Dagwood Bumstead from Blondie came up, naturally. Yes, we all know Dagwood for the sandwiches. That is basically his constitutional right at this point. But underneath the running gags, he is also a loving, supportive father. He does not always understand what his kids are talking about. He is often a few steps behind the modern world. But he is present. He is trying. Sometimes that is the whole joke, and sometimes that is the whole truth.

The same came up with Walt from Zits. I have said it before, and I will probably keep saying it until it becomes a problem: I am growing into Walt. There is something painfully accurate about the way Zits captures the teenage years from both sides. Jeremy’s world makes perfect sense to Jeremy. Walt’s world makes perfect sense to Walt. The comedy lives in the gap between them, but so does the affection.

One strip we discussed showed Walt offering support to Jeremy’s band, then wisely taking the smallest possible victory and walking away before it could be taken from him. That is a deeply advanced dad move. Applaud, retreat, survive.

Ted Forth from Sally Forth brought a different kind of energy to the conversation. Ted is not the old emotionally unavailable sitcom dad. He is open, nerdy, affectionate, deeply weird in a way that feels earned, and completely himself. He is the kind of comic dad who makes life more interesting for everyone around him, whether or not they asked for that.

Jen called him “goofy” and “lovable,” which feels right. Ted is the dad who might embarrass you, but only because he is fully committed to the bit. There is something modern and generous about that. He is not just there to provide structure or be the punchline. He has his own inner life, his own fandoms, his own strange little missions. That makes him feel alive.

We also spent time talking about newer or more contemporary portraits of fatherhood. Daddy Daze came up as a beautiful example of a devoted dad navigating life with his young son, Angus. The strip has a tenderness to it that really lands, especially for anyone who has watched a child grow and felt time moving faster than seems fair or legal.

Beware of Toddler opened up another important part of the conversation: the stay-at-home dad. We talked about how fatherhood in comics has shifted over time, because fatherhood in real life has shifted too. The classic newspaper dad often went to work, came home tired, and orbited family life from the dinner table or living room chair. Today, more strips are making room for dads who parent in different ways, who provide emotionally, who are present at home, and who are still figuring out what that means.

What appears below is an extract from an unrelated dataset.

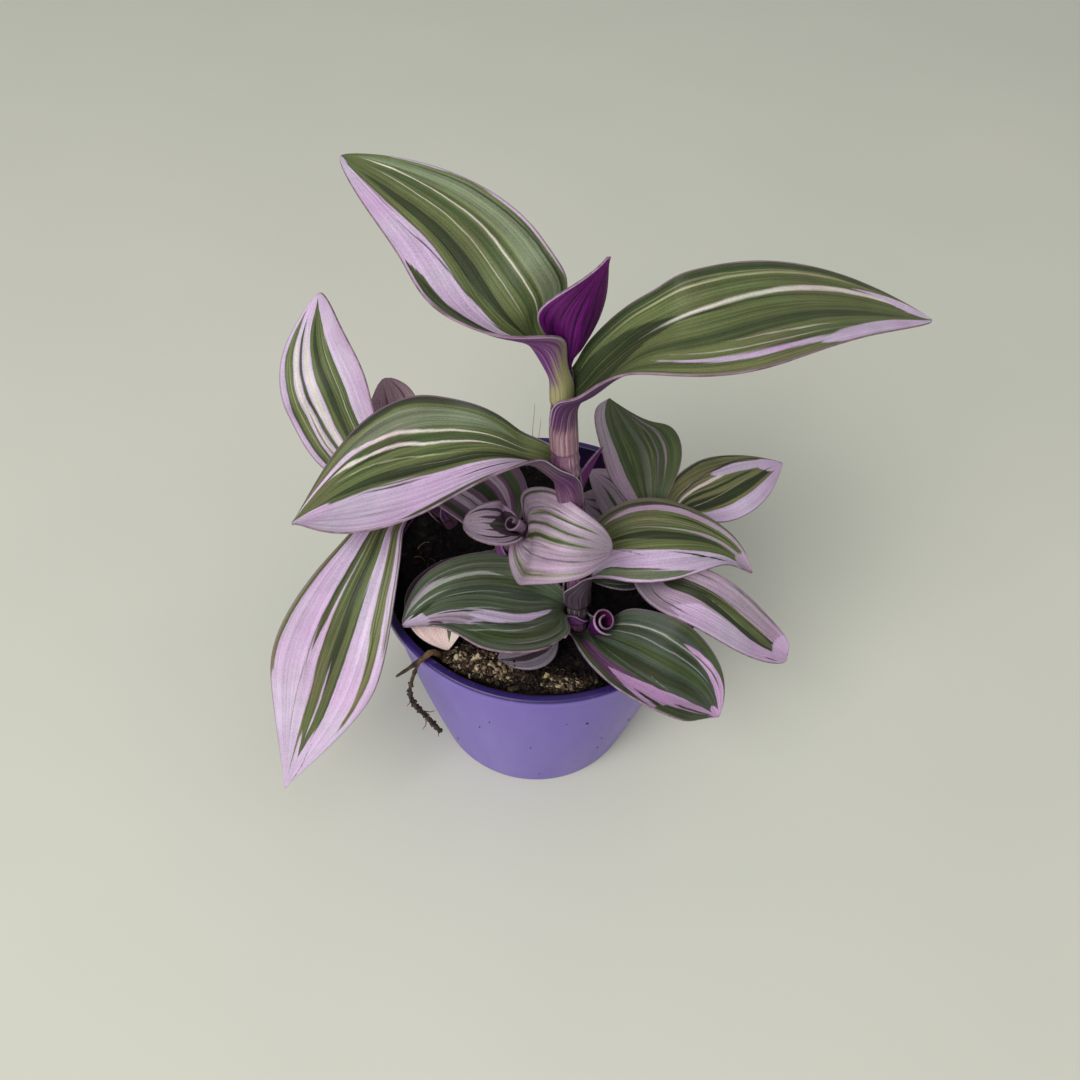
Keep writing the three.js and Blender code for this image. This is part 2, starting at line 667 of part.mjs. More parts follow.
// The first piece of each pair gives way to the second.
const trims = [
  ['leaf_top_right', 'leaf_top_left'],
  ['leaf_tip_bud', 'leaf_top_right'],
  ['leaf_tip_bud', 'leaf_top_left'],
  ['bud_node', 'leaf_big_left'],
  ['leaf_rosette_right', 'leaf_big_left'],
  ['leaf_rosette_right', 'stem_main'],
  ['leaf_rosette_back', 'leaf_low_left'],
  ['leaf_low_left', 'stem_rosette'],
  ['bud_low_right', 'leaf_low_right'],
  ['bud_low_right', 'leaf_low_left'],
  ['rosette_roll', 'leaf_rosette_right'],
  ['rosette_roll', 'leaf_rosette_left'],
  ['leaf_rosette_left', 'leaf_rosette_right'],
  ['leaf_right_back', 'leaf_right_far'],
  ['leaf_right_inner', 'leaf_right_back'],
  ['leaf_right_inner', 'leaf_right_droop'],
  ['leaf_right_near', 'leaf_right_droop'],
  ['leaf_right_low', 'leaf_right_near'],
  ['leaf_left_hang', 'leaf_left_back'],
  ['leaf_low_right', 'leaf_low_left'],
];
Object.entries(leaves).forEach(([name, leaf]) => {
  if (leaf.stem) trims.push([name, stems[leaf.stem].node]);
});

const shapes = {
  pot: { solid: potSolid, colour: '#7d66b8', roughness: 0.45 },
  soil: { solid: soilSolid, colour: '#3b2d22', roughness: 1 },
  dead_stalk: { solid: deadStalkSolid, colour: '#6b4c30', roughness: 0.9 },
};
Object.entries(stems).forEach(([name, stem]) => {
  shapes[stem.node] = { solid: (extra) => stemSolid(name, extra), colour: '#7d4a72', roughness: 0.55 };
});
Object.entries(leaves).forEach(([name, leaf]) => {
  shapes[name] = { solid: (extra) => leafSolid(name, extra), colour: leaf.colour, roughness: 0.5 };
});
Object.entries(rolls).forEach(([name, roll]) => {
  shapes[name] = { solid: () => rollSolid(name), colour: roll.colour, roughness: 0.5 };
});

function largestPart(solid) {
  return solid.decompose().reduce((best, part) => (part.volume() > best.volume() ? part : best));
}

function finishedSolid(name) {
  const cutters = trims
    .filter(([piece]) => piece === name)
    .map(([, neighbour]) => shapes[neighbour].solid(neighbour in leaves ? leafGap : gap));
  const whole = shapes[name].solid();
  if (cutters.length === 0) return whole;
  return largestPart(cutters.reduce((rest, cutter) => rest.subtract(cutter), whole));
}

const plant = new THREE.Group();
Object.entries(shapes).forEach(([name, { colour, roughness }]) => {
  const material = new THREE.MeshStandardMaterial({ color: colour, roughness, metalness: 0 });
  const mesh = new THREE.Mesh(toGeometry(finishedSolid(name)), material);
  mesh.name = name;
  plant.add(mesh);
});

export default plant;
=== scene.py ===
# Looks for the potted striped tradescantia: leaves, stems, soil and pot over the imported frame.
# Lengths in the dictionaries are millimetres and angles are degrees, as in the part's own source.
import bmesh
import bpy
import math
import numpy as np
import random
from mathutils import Matrix, Vector, noise
from mathutils.bvhtree import BVHTree


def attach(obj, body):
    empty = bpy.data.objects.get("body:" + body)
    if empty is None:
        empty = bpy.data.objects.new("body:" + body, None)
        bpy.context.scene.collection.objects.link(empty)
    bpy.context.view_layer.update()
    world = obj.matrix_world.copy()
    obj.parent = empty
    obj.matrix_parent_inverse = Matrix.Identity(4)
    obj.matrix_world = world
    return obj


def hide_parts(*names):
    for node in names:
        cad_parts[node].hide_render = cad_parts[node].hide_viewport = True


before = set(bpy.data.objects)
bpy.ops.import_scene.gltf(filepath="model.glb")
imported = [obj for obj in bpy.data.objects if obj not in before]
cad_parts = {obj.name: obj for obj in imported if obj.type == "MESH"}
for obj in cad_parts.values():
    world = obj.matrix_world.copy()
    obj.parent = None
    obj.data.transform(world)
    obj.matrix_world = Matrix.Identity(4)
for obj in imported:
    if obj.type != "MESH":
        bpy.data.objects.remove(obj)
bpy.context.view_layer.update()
scene = bpy.context.scene
mm = 0.001


def tone(red, green, blue):
    return tuple(((c / 255 + 0.055) / 1.055) ** 2.4 for c in (red, green, blue)) + (1,)


def smooth(value, low, high):
    share = np.clip((value - low) / (high - low), 0, 1)
    return share * share * (3 - 2 * share)


def mixed(low, high, share):
    return low + (high - low) * share


def unit(rows):
    return rows / np.linalg.norm(rows, axis=-1, keepdims=True)


# Node trees: a node with its settings, and each socket either linked or given a value
def fillSockets(tree, made, inputs):
    for socket, value in inputs.items():
        if isinstance(value, bpy.types.NodeSocket):
            tree.links.new(value, made.inputs[socket])
        else:
            made.inputs[socket].default_value = value
    return made


def node(tree, kind, inputs=None, **settings):
    made = tree.nodes.new(kind)
    for name, value in settings.items():
        setattr(made, name, value)
    return fillSockets(tree, made, inputs or {})


def maths(tree, operation, *values, clamp=False):
    made = node(tree, "ShaderNodeMath", dict(enumerate(values)), operation=operation, use_clamp=clamp)
    return made.outputs[0]


def plus(tree, first, second):
    return maths(tree, "ADD", first, second)


def minus(tree, first, second):
    return maths(tree, "SUBTRACT", first, second)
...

That is one of the great things about comics. They preserve tradition, but they also change with us.

Curtis’ dad, Greg, gave us another angle. Being Curtis’ father is not for the weak. Curtis is always scheming, always negotiating, always one step away from turning a normal family moment into a full household event. But that is what makes the strip work. Greg is overworked, often exasperated, and very much the kind of dad who has earned the right to sit down for five minutes. And still, underneath the frustration, there is love.

That came up again when we talked about Dennis the Menace and Marvin. Some comic kids are simply built to test the structural integrity of every adult around them. Dennis and Marvin both have that gift. Their fathers and father figures are not always calm, not always wise, and not always prepared, but they are there. Sometimes asleep. Sometimes confused. Sometimes holding the emotional line with nothing but a newspaper and blind optimism.

Then there was Gearhead Gertie, which brought one of the most personal moments in the conversation. Demi talked about growing up as a tomboy and bonding with her dad through the kinds of things people too often label as “boy stuff”: cars, chores, grilling, fixing things. The strip she chose showed Gertie’s early interest in racing, and it turned into a larger appreciation for dads who let their daughters be exactly who they are.

That is a different kind of fatherhood, and an important one. The dad who does not narrow the world for his child. The dad who opens it.

We closed with Mutts, because Patrick McDonnell has a way of finding the soft spot without making it feel forced. The strip we discussed captured the simple beauty of dads showing up. Doing the little things. Being there. Not always perfectly, not always loudly, but steadily.

That is probably what comics get right about dads more than anything else.

They understand that family life is built in tiny panels.

A bad joke. A shared newspaper. A kid asking for help. A dad pretending not to be emotional. A parent trying to understand a world that changed while they were at work. A daughter learning she is allowed to be herself. A father figure who is not perfect, but present.

The funny pages have always made room for that. They let us laugh at dads, with dads, and sometimes because we have become the dads we used to laugh at.

That last part is rude, frankly, but accurate.

This Father’s Day, I hope you revisit a few of the comic dads and father figures across Comics Kingdom. Read the classics. Find a newer favorite. Send a strip to your dad, your grandfather, your father figure, or someone who has shown up for you in that quiet, steady way.

Because whether it is Hi, Popeye, Hägar, Dagwood, Walt, Ted Forth, Greg, Marvin’s dad, Dennis’ dad, Gertie’s dad, or the many others who have filled the funny pages for generations, these characters remind us that fatherhood in comics has never been one thing.

It is funny. It is messy. It is tired. It is loving. It is occasionally asleep in a chair.

And more often than not, it is trying its best.